The future of UI design is in the cards
By Dennis Clemente
The future of UI design is in the cards
That’s the prognostication of lively and dynamic speaker Christopher Tse who is inviting people to stage a counterculture revolution in UI design. “Rather than Silicon Valley (leading it), let it be New York this time,” he implored his audience at the NYC UX Acrobatics meetup at Amplify in DUMBO, Brooklyn last July 8.
Titled “Patterns of Card User Interface Design,” Tse’s talk started with an overview first of how designers have tapped card-based UI to present units of content responsively across a wide range of mobile devices and screen sizes. “We see this with Twitter cards, Google Now cards, Passbook passes, Pinterest tiles, Facebook Paper.”
When done right, Tse said a card can look like a responsive web content, work like a focused mobile app, and feel like a saved file that you can share and reuse.
“As these “cards” become more interactive, they go from being just concentrated bits of content and turn into mini-apps that can be embedded, capture and manipulate data, or even process transactions,” he said.

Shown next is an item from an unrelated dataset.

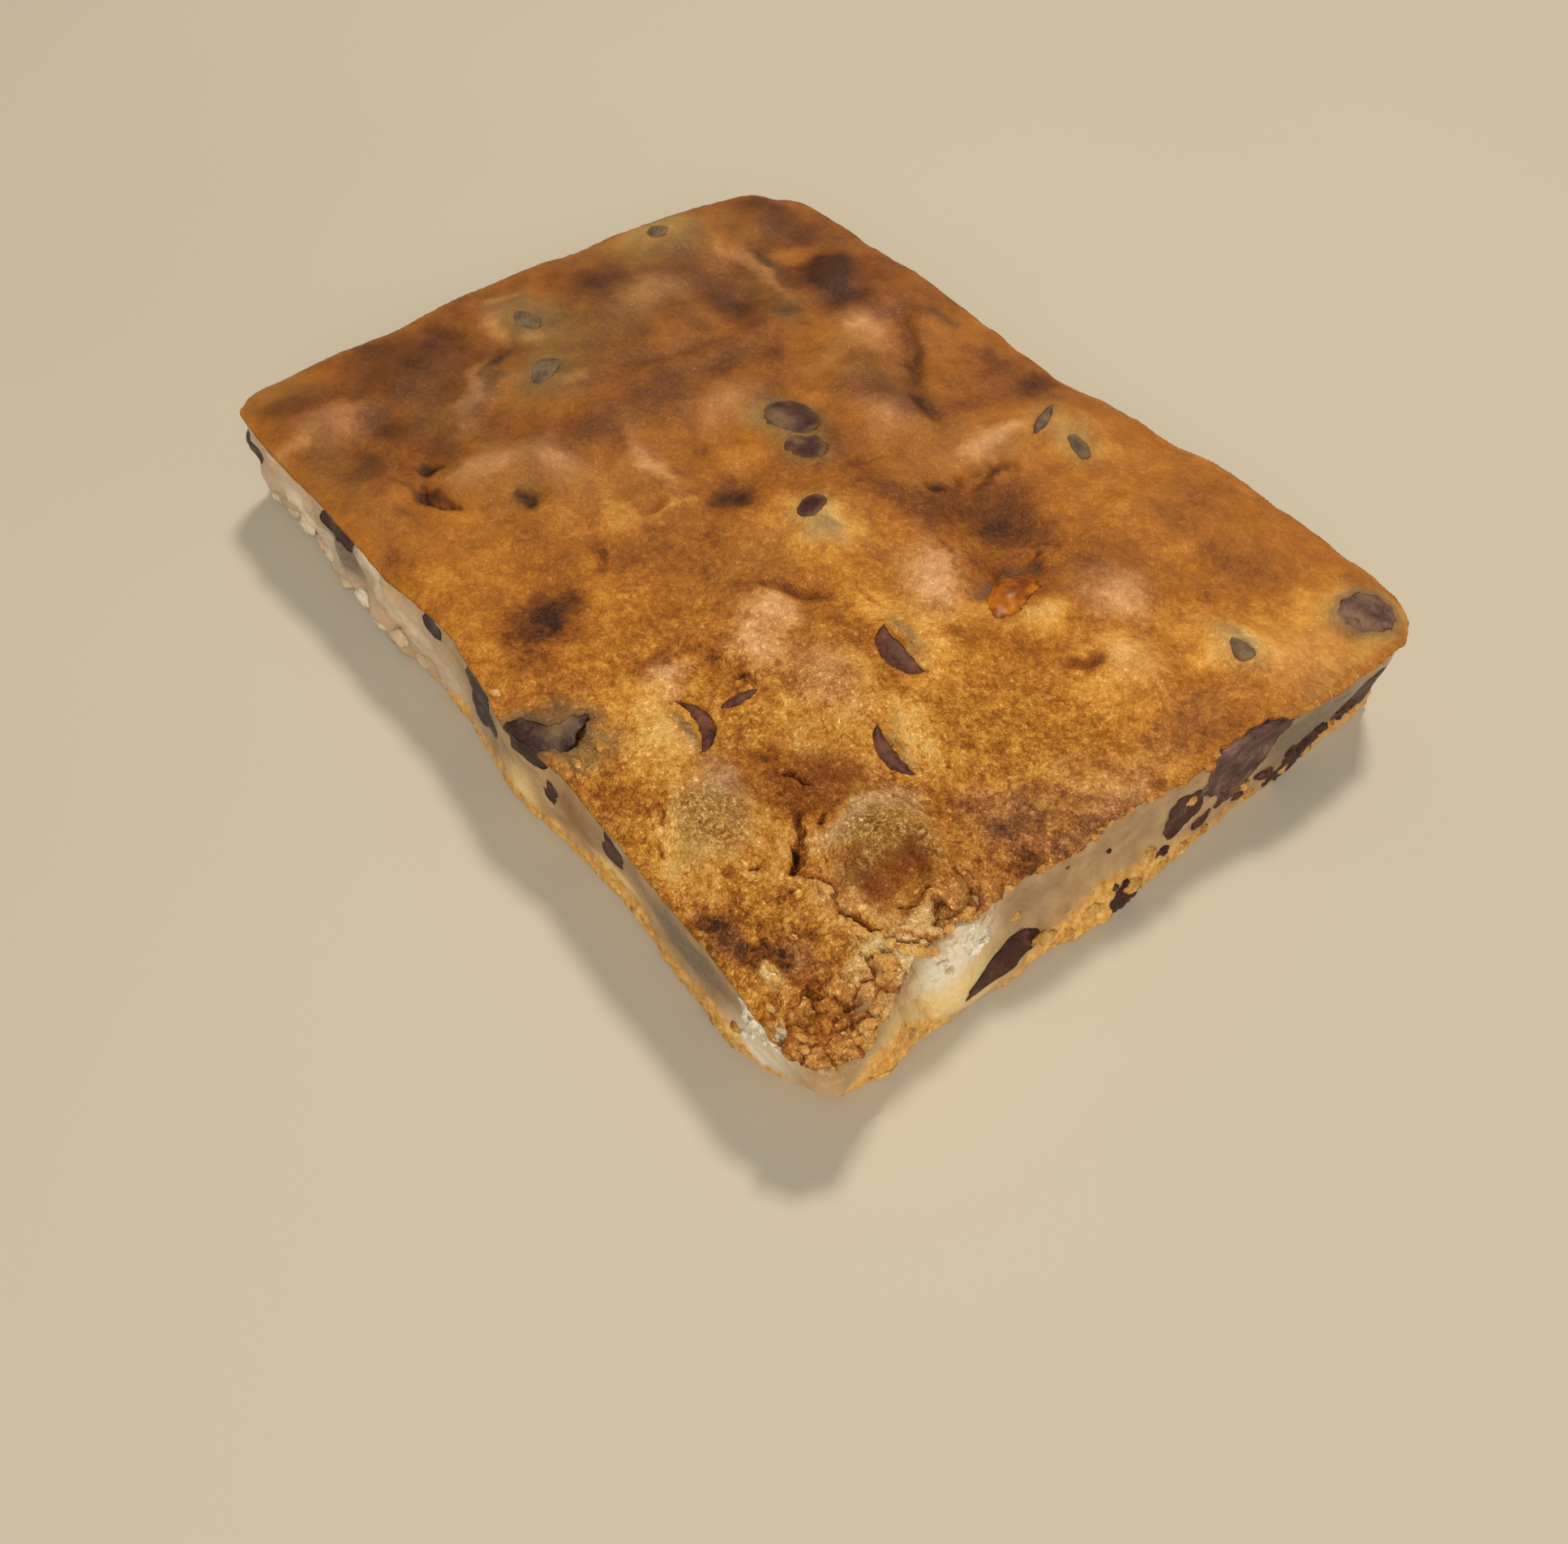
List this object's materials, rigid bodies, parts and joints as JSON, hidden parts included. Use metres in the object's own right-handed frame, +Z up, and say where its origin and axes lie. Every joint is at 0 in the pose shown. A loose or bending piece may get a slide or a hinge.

“If you look more deeply into the current state of card-based UI, you can see that cards are growing out of just concentrated bits of content and are turning into mini-apps that can be embedded, capture data, and drive actions,” he added.
Thinking about how playing cards carry information in digestible form should give you the idea. To put playing cards in place, you need a container. In Card UI design, a container can be a narrative, to help tell a story, a conversation or workflow, or a discovery channel the way Facebook and Pinterest rounds us up.
What needs exploring is the architecture beneath the cards. “This is to see whether cards built on the foundation of HTM5, CSS3, and modern Javascript, can re-inject the ethos of the Open Web back into mobile development and turn back the tide against proprietary platform lock-ins and app silos,” Tse said.
How is Tse planning his counterculture revolution n UI design?
Recent announcements from Google around the unification of their UIs using Material Design and from Apple about notifications widgets in iOS 8 show that that the big players are also firmly behind this new UI trend.
Saikiran Yerram, a veteran software developer/designer, showed a prototype of a card-based playlist app, created using Google’s Material Design guidelines, bringing multiple web-based educational tools into one unified learning experience.
Perhaps the best way to promote Card UI design is to find people who work in government, policy-makers or those in non-profit organizations, according to Tse who is clearly on a mission to democratize his ideas. Addressing the audience, Tse said, “Let me know if you know anyone.”